The calendar has taken its sweet time getting back to Concacaf Nations League action, and the US national team did exactly the same thing before grabbing an 89th minute Jordan Siebatcheu winner to shove aside semifinal foe Honduras on Thursday night.
It was not a flawless performance by any means, but the home side eventually punched their ticket to the inaugural Nations League title match on a play ignited by John Anthony Brooks. The defender capped a strong night by picking out Weston McKennie with a clever ball, and he relayed it along for Siebatcheu to finish with aplomb.
United States Men's National Team Player Ratings
The netminder's first prominent episode saw him misjudge a cross, an error that required a line-clearing rescue. Steffen held down the fort from there, though, including a massive smother save rushing off his line.
There's been a lot of talk about Dest's defensive deficiencies, but he did quite well whenever isolated against Alberth Elis. However, the Barcelona man was guilty of a major line hold lapse that Steffen cleaned up with the stop mentioned above. The wide back made a few solid advances, but can do more driving attack.
It was a lukewarm showing from the Genk center back. McKenzie had his aerial game on lockdown, but he was burned once in the open field and there were the odd nervy moments with the ball.
Unfazed by some early to-dos with Elis, Brooks imposed himself on the game from the back line. Other than a couple of flubs near intermission, the Wolfsburg center back was in control with and without the ball. He made some strong plays defending in space and shipped some marvelous passes. One of those passes, a long diagonal, had the crowd ooh-ing. The last one of those doozies set up the winning goal play
The Fulham left back did have a couple of hiccups tracking runners, but was largely solid at the back. Robinson also served a cross that was good enough to make one wish he got himself in that position more often.
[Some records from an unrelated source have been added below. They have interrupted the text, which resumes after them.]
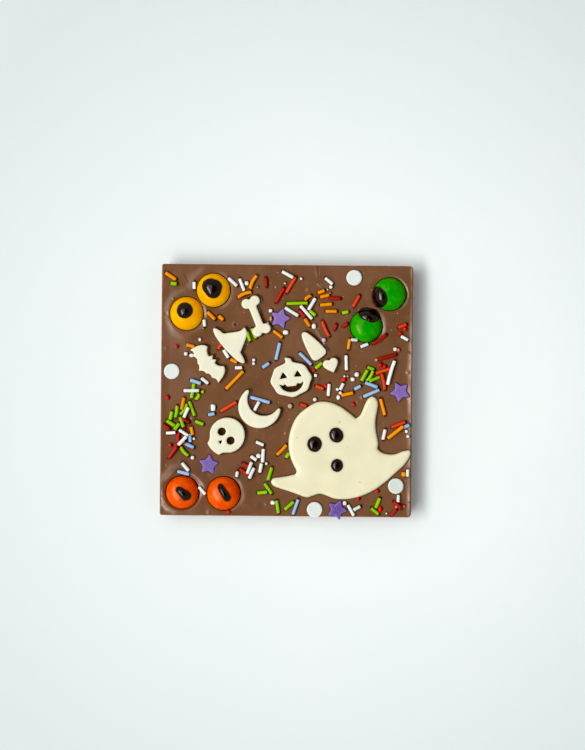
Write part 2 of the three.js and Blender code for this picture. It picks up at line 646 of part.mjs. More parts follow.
// A heart: two round lobes over a point
function drawHeart() {
  const lobe = { x: 1.35, y: 0.9, radius: 1.75 };
  const tip = 3.1;
  const cleft = Math.PI - Math.acos(lobe.x / lobe.radius);
  const lean = Math.atan2(lobe.y + tip, lobe.x);
  const flank = lean - Math.PI + Math.acos(lobe.radius / Math.hypot(lobe.x, lobe.y + tip));
  const shape = new THREE.Shape();
  shape.absarc(lobe.x, lobe.y, lobe.radius, flank, cleft, false);
  shape.absarc(-lobe.x, lobe.y, lobe.radius, Math.PI - cleft, Math.PI - flank, false);
  shape.lineTo(0, -tip);
  return shape;
}

// A five-armed star with rounded tips
function drawStar() {
  const points = [];
  for (let arm = 0; arm < 5; arm += 1) {
    for (const [offset, radius] of [[-9, 0.93], [0, 1], [9, 0.93]]) {
      const angle = deg(72 * arm + offset);
      points.push([STAR_RADIUS * radius * Math.cos(angle), STAR_RADIUS * radius * Math.sin(angle)]);
    }
    const waist = deg(72 * arm + 36);
    points.push([STAR_WAIST * Math.cos(waist), STAR_WAIST * Math.sin(waist)]);
  }
  return polygon(points);
}

function polygon(points) {
  return new THREE.Shape(points.map(([x, y]) => new THREE.Vector2(x, y)));
}

function figureSolid(figure) {
  const outline = placed(figure.draw(), figure);
  const body = toSolid(plate(outline, FIGURE));
  return figure.holes.reduce((rest, hole) => {
    const edge = placed(hole, figure);
    const drill = skin([atHeight(edge, 0), atHeight(edge, CUT_CEILING)]);
    return rest.subtract(toSolid(drill));
  }, body);
}

function discSolid([x, y]) {
  const profile = [
    [0, DISC.low], [DISC_RADIUS, DISC.low], [DISC_RADIUS, DISC.high - DISC.shoulder],
    [DISC_RADIUS - DISC.shoulder, DISC.high], [0, DISC.high],
  ];
  return turned(profile, DISC_SIDES).translate(x, y, 0);
}

function discBed([x, y]) {
  const radius = DISC_RADIUS + CLEARANCE;
  const floor = DISC.low - CLEARANCE;
  const profile = [[0, floor], [radius, floor], [radius, CUT_CEILING], [0, CUT_CEILING]];
  return toSolid(turned(profile, DISC_SIDES).translate(x, y, 0));
}

// The slab with its sprinkles, cut where the larger pieces are set in
function dressedSlab() {
  const raised = [
    ...SWEETS.map(lip),
    ...Object.values(RODS).flat().map((row) => rod(row, 0)),
    ...RIDERS.map((row) => rod(row, RIDER_LIFT)),
    ...GRAINS.map(grain),
  ];
  const beds = [
    bed(ghostOutline(), GHOST),
    ...FIGURES.map((figure) => bed(placed(figure.draw(), figure), FIGURE)),
    ...STARS.map((star) => bed(placed(drawStar(), star), STAR)),
    ...DISCS.map(discBed),
    ...SWEETS.map(sweetBed),
  ];
  const full = raised.reduce((sum, piece) => sum.add(piece), bareSlab());
  return beds.reduce((rest, piece) => rest.subtract(piece), full);
}

// Only the largest body of a solid, without any crumb that a cut left loose
function largestBody(solid) {
  return solid.decompose().reduce((best, body) => (body.volume() > best.volume() ? body : best));
}

const bar = new THREE.Group();

function addPart(name, solid, finish) {
  const mesh = new THREE.Mesh(toGeometry(solid), finish);
  mesh.name = name;
  bar.add(mesh);
}

const milk = material(COLOURS.milkChocolate, 0.4);
const white = material(COLOURS.whiteChocolate, 0.5);
const dark = material(COLOURS.darkChocolate, 0.2);
const sugarWhite = material(COLOURS.sugarWhite, 0.6);
const sugarPurple = material(COLOURS.sugarPurple, 0.7);

addPart('slab', largestBody(dressedSlab()), milk);
addPart('ghost', toSolid(ghostBody()), white);
for (const face of FACE_DOTS) {
  addPart(face.name, toSolid(dot(face, () => GHOST.high)), dark);
}
for (const sweet of SWEETS) {
  const height = (x, y) => SWEET_MIDDLE + swell(sweet.radius, Math.hypot(x - sweet.x, y - sweet.y));
  addPart(`sweet_${sweet.name}`, toSolid(sweetSolid(sweet)), material(sweet.colour, 0.35));
  addPart(`pupil_${sweet.name}`, toSolid(dot(sweet.pupil, height)), dark);
}
for (const figure of FIGURES) {
  addPart(`figure_${figure.name}`, figureSolid(figure), white);
}
STARS.forEach((star, i) => {
  addPart(`star_${i + 1}`, toSolid(plate(placed(drawStar(), star), STAR)), sugarPurple);
});
DISCS.forEach((disc, i) => addPart(`disc_${i + 1}`, toSolid(discSolid(disc)), sugarWhite));

export default bar;
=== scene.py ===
"""A Halloween bar of milk chocolate, seen from straight above.

The bar's slab, its white chocolate figures, its sweets and its sprinkles are made here at their true
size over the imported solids, whose outlines and places are read from the frame. Sizes are in
millimetres until a mesh is made, and +Y is away from the eater.
"""

import math

import bmesh
import bpy
import numpy as np
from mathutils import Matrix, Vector, geometry


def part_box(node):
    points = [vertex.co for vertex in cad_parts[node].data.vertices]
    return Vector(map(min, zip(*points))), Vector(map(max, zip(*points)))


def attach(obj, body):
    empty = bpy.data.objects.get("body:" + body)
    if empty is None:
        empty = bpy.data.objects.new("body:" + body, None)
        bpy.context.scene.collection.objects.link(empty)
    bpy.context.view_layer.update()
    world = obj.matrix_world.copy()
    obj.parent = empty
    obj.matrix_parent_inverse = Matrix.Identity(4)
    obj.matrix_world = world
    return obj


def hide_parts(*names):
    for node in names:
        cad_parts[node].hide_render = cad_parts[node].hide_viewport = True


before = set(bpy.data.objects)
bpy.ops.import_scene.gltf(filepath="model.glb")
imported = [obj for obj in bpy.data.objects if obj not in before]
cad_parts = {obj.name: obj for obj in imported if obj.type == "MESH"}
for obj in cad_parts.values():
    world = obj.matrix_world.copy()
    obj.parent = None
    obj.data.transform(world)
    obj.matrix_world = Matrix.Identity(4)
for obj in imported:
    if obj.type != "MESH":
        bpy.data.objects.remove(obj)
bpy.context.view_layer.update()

# A millimetre in metres, the level of the bar's top, the least divisor, and the distance that
# stands for anything that isn't near
MM = 0.001
TOP = 8.0
TINY = 1e-6
FAR = 9.0

# The slab's outline, and the height and inset of each row of corners down its walls
HALF = 49.84
CORNER_LEFT = 0.9
CORNER_RIGHT = 1.5
EDGE_DROP = 0.3
WALL = (
    (7.3, 0.1), (6.4, 0.18), (5, 0.33), (3.5, 0.48), (2, 0.64), (1, 0.76), (0.45, 0.84), (0.15, 1), (0, 1.3),
)

# Its rim: place and widths of the crest, its height on each side, where it starts and ends to get
# slimmer along Y and by how much, and the shallow gutter inside it
RIM_PLACE = 0.15
RIM_OUTSIDE = 0.3
RIM_INSIDE = 1.15
RIM_LEFT = 0.1
RIM_RIGHT = 0.46
RIM_FRONT = 0.1
RIM_BACK = 0.12
RIM_SLIMMER = (12, 30, 0.45)
GUTTER_DEPTH = 0.05
GUTTER_PLACE = 3
GUTTER_WIDTH = 1.3

# Where its surface has its corners: rows along the edge, rings round the sweets, and a hexagonal grid
# elsewhere, whose step depends on what is near
EDGE_ROWS = (0, 0.07, 0.15, 0.25, 0.37, 0.52, 0.7, 0.9, 1.15, 1.45, 1.8, 2.2)
EDGE_COUNT = 240
SWEET_RINGS = (-1, -0.45, -0.15, 0, 0.1, 0.2, 0.32, 0.46, 0.62, 0.8, 1, 1.22, 1.46, 1.72, 2.05, 2.45, 2.9)
SWEET_COUNT = 150
FINE_STEP = 0.24
ROD_STEP = 0.3
OPEN_STEP = 0.56
HIDDEN_STEP = 1.4
ROD_REACH = 1.1
GRAIN_REACH = 0.5
MARK_REACH = 0.9
FLAT_REACH = 1.4
HIDDEN_DEPTH = 0.7
HEX_ROW = 0.87

# Slow waves by what they make uneven: strength, length and seed
WAVE_COUNT = 20
WAVE_SPREAD = (0.7, 1.5)
WAVES = {
    "rim": (0.16, 17, 3), "rim_fine": (0.08, 4, 4), "rim_place": (0.06, 12, 5), "gutter": (0.3, 25, 6),
    "top": (0.02, 26, 7), "top_fine": (0.003, 4, 8), "wall": (0.02, 7, 21), "edge_line": (0.4, 5, 51),
    "lip": (0.2, 9, 12), "lip_place": (0.1, 8, 11), "ridge": (0.6, 13, 14), "ghost": (0.05, 15, 41),
    "figure": (0.025, 6, 42), "star": (0.015, 2.5, 43), "disc": (0.01, 2.5, 44), "sweet": (0.04, 9, 0),
    "dot_outline": (0.008, 2.2, 0), "dot_top": (0.025, 3.5, 0),
}

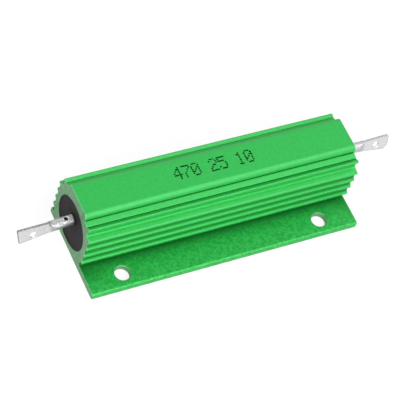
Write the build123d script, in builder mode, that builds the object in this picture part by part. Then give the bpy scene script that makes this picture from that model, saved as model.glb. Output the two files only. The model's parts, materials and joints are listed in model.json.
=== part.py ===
"""Aluminium housed wirewound resistor, in millimetres.

X runs along the housing, Y across it and Z up. The origin is the middle of the
housing's footprint, on its underside, and the mounting flange is on the -Y side.
"""
import os
from math import cos, radians, sin, sqrt, tan

from build123d import *

# Housing, one length of anodised aluminium extrusion
housing_length = 90.0
body_width = 22.4
body_height = 22.35
bore_diameter = 17.0
bore_height = 10.2

# Mounting flange, on one side only, and the foot on the other side
flange_reach = 9.4
flange_thickness = 2.1
flange_edge_round = 0.7
foot_round = 0.3
hole_diameter = 4.8
hole_pitch = 66.8
hole_inset = 4.75
hole_chamfer = 0.2

# Cooling fins on both flanks, with a shallow groove between each two and a deeper one over the foot
fin_count = 4
top_fin_drop = 6.1
lowest_fin_top = 5.45
fin_tip_thickness = 0.65
fin_tip_round = 0.18
fin_slope = 34.0
groove_depth = 0.8
groove_root_round = 0.25
foot_groove_depth = 1.55
foot_root_round = 0.45

# Shoulder ridge above the top fin, over a ledge that falls to the fin's tip
ridge_width = 18.8
ridge_drop = 2.2
ridge_fall = 0.55
ridge_nose = 1.1
ridge_recess = 0.6
ridge_round = 0.35
ledge_root_round = 0.6
ledge_fall = 0.4
ledge_edge_round = 0.5

# Shelf that slopes away from the top plate to a narrow notch, where the ridge's lower inner edge begins
shelf_drop = 2.35
shelf_fall = 0.4
notch_inner_edge = 7.75
notch_width = 0.37
notch_depth = 0.45
notch_undercut = 0.05
notch_root_round = 0.1

# Raised top plate with a slot under each lip
top_plate_width = 12.2
lip_thickness = 1.75
lip_round = 1.4
slot_depth = 0.6
slot_round = 0.3

# Moulding compound that fills the bore
compound_recess = 0.5

# Wound element, moulded in a little off the middle of the bore, its core set in from the housing's ends
element_shift = 0.9
element_rise = 2.3
core_diameter = 9.0
core_inset = 11.0
core_chamfer = 0.5
cap_wall = 0.5
cap_depth = 6.0
cap_round = 0.45
wire_diameter = 0.9
turn_pitch = 2.2
coat_thickness = 0.15
wire_clearance = 0.03

# Pin on each end cap
pin_diameter = 2.1
pin_length = 9.5
weld_collar_diameter = 4.0
weld_collar_thickness = 0.7

# Tubular terminals, each pressed flat outside and pierced
lug_wall = 0.5
lug_clearance = 0.05
lug_bend_from_cap = 9.1
lug_bend_radius = 6.0
barrel_reach = 8.2
press_length = 1.7
blade_length = 9.05
blade_thickness = 0.7
blade_root_width = 3.6
blade_tip_width = 5.1
eye_diameter = 2.2
eye_from_tip = 4.55
vent_diameter = 1.3
vent_from_bend = 4.4

# Each terminal is bent down, twisted, clipped at its tip and pierced by its own small amounts
terminals = {
    "left": {"side": -1, "droop": 8.6, "twist": 18.0, "upper_clip": 0.3, "lower_clip": 0.35, "eye_drop": 0.7},
    "right": {"side": 1, "droop": 4.5, "twist": 24.0, "upper_clip": 0.5, "lower_clip": 1.4, "eye_drop": 0.2},
}

# Most of an edge that the rounds at its two ends may take up
edge_share = 0.96

# Places worked out from the sizes above
bore_y = flange_reach / 2
bore_radius = bore_diameter / 2
body_half = body_width / 2
fin_pitch = (body_height - top_fin_drop - lowest_fin_top) / (fin_count - 1)
element_z = bore_height + element_rise
core_length = housing_length - 2 * core_inset
cap_radius = core_diameter / 2 + cap_wall
cap_face = core_length / 2 + cap_wall
lug_radius = pin_diameter / 2 + lug_clearance + lug_wall
winding_length = core_length - 2 * cap_depth
compound_length = housing_length - 2 * compound_recess
hole_y = bore_y - body_half - flange_reach + hole_inset


def flank():
    """Corners of one flank from the top plate down, as (distance, height, radius)."""
    lip_x = top_plate_width / 2
    slot_top = body_height - lip_thickness
    shelf_top = body_height - shelf_drop
    notch_top = shelf_top - shelf_fall
    ridge_x = ridge_width / 2
    ridge_top = body_height - ridge_drop
    ridge_base = ridge_top - ridge_nose
    wall_x = ridge_x - ridge_recess
    slope = tan(radians(fin_slope))
    groove_wall = body_half - groove_depth
    groove_rise = groove_depth * slope
    foot_root = body_half - foot_groove_depth

    corners = [
        (lip_x, body_height, lip_round),
        (lip_x, slot_top, fin_tip_round),
        (lip_x - slot_depth, slot_top, slot_round),
        (lip_x - slot_depth, shelf_top, slot_round),
        (lip_x, shelf_top, fin_tip_round),
        (notch_inner_edge, notch_top, fin_tip_round),
        (notch_inner_edge - notch_undercut, notch_top - notch_depth, notch_root_round),
        (notch_inner_edge + notch_width, ridge_top - ridge_fall, fin_tip_round),
        (ridge_x, ridge_top, ridge_round),
        (ridge_x, ridge_base, fin_tip_round),
        (wall_x, ridge_base - ridge_recess, ridge_round),
        (wall_x, body_height - top_fin_drop + ledge_fall, ledge_root_round),
    ]
    # Each fin's tip, then the wall of the groove below it
    for index in reversed(range(fin_count)):
        tip_top = lowest_fin_top + index * fin_pitch
        tip_base = tip_top - fin_tip_thickness
        top_round = ledge_edge_round if index == fin_count - 1 else fin_tip_round
        corners.append((body_half, tip_top, top_round))
        corners.append((body_half, tip_base, fin_tip_round))
        if index:
            corners.append((groove_wall, tip_base - groove_rise, groove_root_round))
            corners.append((groove_wall, tip_top - fin_pitch + groove_rise, groove_root_round))
    corners.append((foot_root, tip_base - foot_groove_depth * slope, foot_root_round))
    corners.append((foot_root, flange_thickness, foot_root_round))
    return corners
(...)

Other than failing to get over an excellent header chance, the Juventus midfield buzzer was fairly quiet in the first half. McKennie picked up his socks after the break, helping the team in various ways. Best of all, he expertly flicked on for Siebatcheu to bag the last-minute winner.
Nothing mucked up the Honduras defensive work as much as Reyna on the dribble. He was a constant nuisance, single-handedly (or is it double-leggedly?) putting the visitors on alert even if his end product generally missed the mark.
The Werder Bremen youngster looked eager and after it early, with some physical hold-up work and a solid header on goal. Most notably, he pulled off an awkwardly difficult line clearance as good and important as any goal he could score. The last half of Sargent's 78 minutes were seemingly on mute, but he'd already made what was arguably the play of the game.
Some of it is his fault and some of it is the team's fault, but Pulisic needs to get on the ball more often when the chips are down. And when he does get on it, decisions need to be up to his usual speed.
Head coach
Not to lay it all on the boss, but the US often looked off on their approach patterns and tentative once able to move to the final third. One could say some of Berhalter's adjustments helped take the points ... but then you start to wonder why they didn't come sooner.
Subs
The most noteworthy event of his dozen minutes was an overly aggressive challenge that afforded Honduras a late free kick deep in US territory.
With the proper urgency and focused technique, the substitute striker nodded the US into the final when penalties looked inevitable.
The Red Bull Salzburg attacker pressed well, as usual, but wasn't able to get on the ball.
We don't normally rate seven minute shifts, but the Colorado midfielder was present enough to clear the US box of some late danger.
Just a quick stoppage time howdy for the defender.